The greater the band gap, the more thermally stable the material — meaning it’s also more likely to emit energy in the form of light instead of heat. For this reason, GaAs is often used in the design of light-emitting diodes.
Thermally stable materials are also more suitable for computing and communication applications.
Silicon choices
Silicon wafers are still the most commonly used material for IC manufacturing. There are three major reasons for this.
1. Silicon is abundant and easily obtained. What’s more, is the refining process for silicon has drastically improved over the last couple of decades so it’s possible to obtain intrinsic silicon with extremely high purity levels compared to other semiconductor materials.
2. Modern electronic applications are based on computing and communication rather than switching and control. These applications require circuitry to be thermally stable, which means silicon (with a band gap of 1.14 eV) is an ideal match, especially compared to other compound semiconductors.
3. Silicon has a history. The first silicon transistor was designed in 1954 so chip designers are familiar with it and have devised highly efficient chip designs and silicon networks over the years.
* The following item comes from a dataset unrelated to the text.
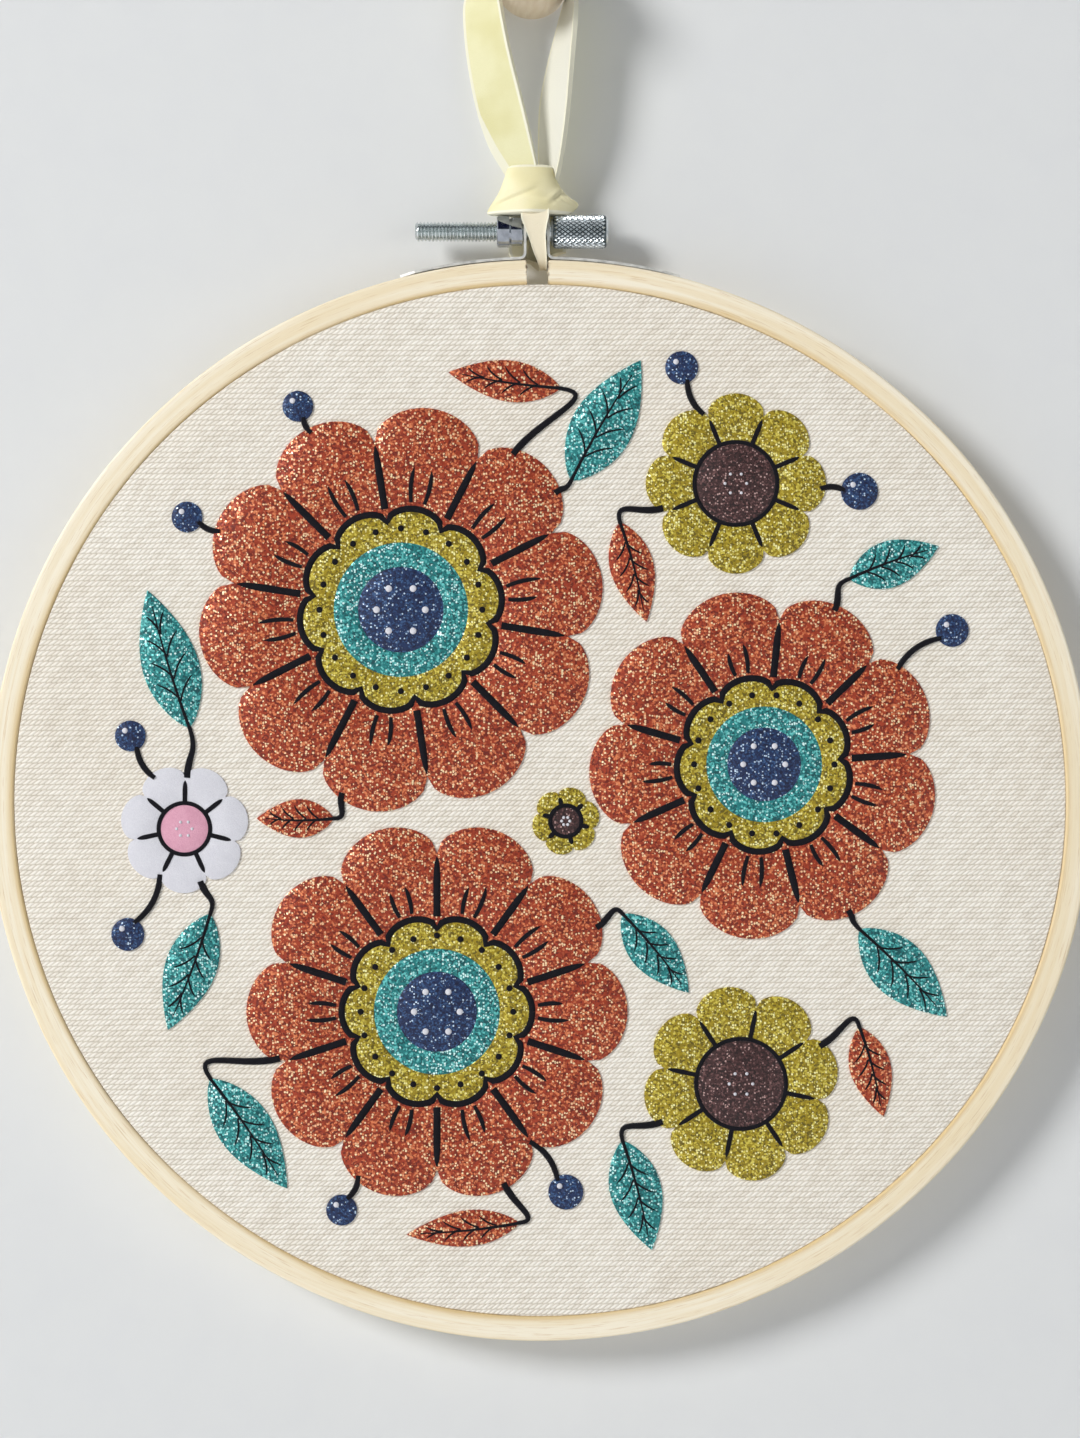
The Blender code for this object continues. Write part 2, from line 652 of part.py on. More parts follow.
def main():
    """Builds the hoop art about the peg's wall face."""
    clear_scene()
    hoop_centre = bpy.data.objects.new("hoop_centre", None)
    bpy.context.collection.objects.link(hoop_centre)
    hoop_centre.location = Vector((-PEG_OFFSET, -WALL_DEPTH, -PEG_HEIGHT)) * MM
    build_peg()
    build_rings(hoop_centre)
    build_canvas(hoop_centre)
    build_clamp(hoop_centre)
    build_thumb_screw(hoop_centre)
    build_ribbon(hoop_centre)
    build_film(hoop_centre)


main()
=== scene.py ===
"""The looks of a hoop embroidery that hangs by a velvet ribbon from a wooden wall peg.

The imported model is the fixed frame. Sizes here are in millimetres in the hoop's own
frame: its origin is the hoop's centre, +X is right, +Z is up and -Y is the front.
"""

import logging
import math
import random
from collections.abc import Callable, Iterable, Sequence
from dataclasses import dataclass, field
from enum import Enum

import bmesh
import bpy
from mathutils import Matrix, Vector, noise

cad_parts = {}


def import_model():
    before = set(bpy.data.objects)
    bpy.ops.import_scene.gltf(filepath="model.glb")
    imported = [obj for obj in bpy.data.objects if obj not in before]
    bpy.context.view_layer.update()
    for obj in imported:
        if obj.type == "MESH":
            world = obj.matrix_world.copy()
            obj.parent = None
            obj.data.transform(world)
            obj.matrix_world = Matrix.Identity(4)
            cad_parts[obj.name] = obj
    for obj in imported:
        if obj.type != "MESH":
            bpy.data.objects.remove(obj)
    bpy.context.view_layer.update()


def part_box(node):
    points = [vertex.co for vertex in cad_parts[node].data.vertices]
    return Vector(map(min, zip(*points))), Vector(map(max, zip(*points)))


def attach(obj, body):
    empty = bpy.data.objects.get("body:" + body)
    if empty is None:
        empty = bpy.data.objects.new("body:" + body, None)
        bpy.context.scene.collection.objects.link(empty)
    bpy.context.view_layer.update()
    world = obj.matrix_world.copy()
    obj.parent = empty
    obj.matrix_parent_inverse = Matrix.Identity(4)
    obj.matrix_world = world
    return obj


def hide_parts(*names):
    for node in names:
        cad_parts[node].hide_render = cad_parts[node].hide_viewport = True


LOG = logging.getLogger("hoop_art")
MM = 0.001
PER_METRE = 1000.0

HOOP = "hoop"
SCREW = "thumb_screw"
TURN = 2 * math.pi

Colour = tuple[float, float, float]
Point = tuple[float, float]
Marker = Callable[[bmesh.types.BMVert, Vector, int], None]


def srgb(red: int, green: int, blue: int) -> Colour:
    """Turns a screen colour into a linear one.

    Args:
        red: red, from 0 to 255.
        green: green, from 0 to 255.
        blue: blue, from 0 to 255.

    Returns:
        The linear colour.
    """
    parts = []
    for value in (red, green, blue):
        share = value / 255
        parts.append(share / 12.92 if share <= 0.04045 else ((share + 0.055) / 1.055) ** 2.4)
    return tuple(parts)


# Shader tools

class Wire:
    """An output socket, on which arithmetic adds Math nodes."""

    def __init__(self, nodes: "Nodes", socket: bpy.types.NodeSocket) -> None:
        """Keeps the socket and the builder whose nodes it belongs to."""
        self.nodes = nodes
        self.socket = socket

    def math(self, operation: str, *others: "Wire | float", first: int = 0) -> "Wire":
        """Adds a Math node.

        Args:
            operation: the Math node's operation.
            others: the other operands.
            first: which operand this wire is.

        Returns:
            The result.
        """
        operands = list(others)
        operands.insert(first, self)
        return self.nodes.wire("ShaderNodeMath", {"operation": operation},
                                 dict(enumerate(operands)))

    def __add__(self, other: "Wire | float") -> "Wire":
        """Adds."""
        return self.math("ADD", other)

    __radd__ = __add__

    def __mul__(self, other: "Wire | float") -> "Wire":
        """Multiplies."""
        return self.math("MULTIPLY", other)

    __rmul__ = __mul__

    def __sub__(self, other: "Wire | float") -> "Wire":
        """Subtracts."""
        return self.math("SUBTRACT", other)

    def __rsub__(self, other: "Wire | float") -> "Wire":
        """Subtracts this from a number."""
        return self.math("SUBTRACT", other, first=1)

    def __truediv__(self, other: "Wire | float") -> "Wire":
        """Divides."""
        return self.math("DIVIDE", other)

    def __pow__(self, other: float) -> "Wire":
        """Raises to a power."""
        return self.math("POWER", other)

    def __abs__(self) -> "Wire":
        """The size without its sign."""
        return self.math("ABSOLUTE")

    def between(self, low: float, high: float, start: float = 0.0, end: float = 1.0) -> "Wire":
        """Maps a range smoothly on to another.

        Args:
            low: the value that gives start.
            high: the value that gives end.
            start: the result at low and before it.
            end: the result at high and past it.

        Returns:
            The mapped value.
        """
        return self.nodes.wire(
            "ShaderNodeMapRange", {"interpolation_type": "SMOOTHSTEP"},
            {"Value": self, "From Min": low, "From Max": high, "To Min": start, "To Max": end})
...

This is also why it’s more cost-effective to design an integrated circuit on a silicon substrate compared to any other semiconductor material.
Eventually, gallium arsenide might fully replace silicon and currently serves as an alternative for VLSI and ULSI designs. GaAs offer five times greater speeds than silicon circuits, so as the demand for high-speed circuits intensifies, it may become more attractive.
This is particularly true as technology and network designs evolve — which, if the past is an indication of the future, it’s only a matter of time.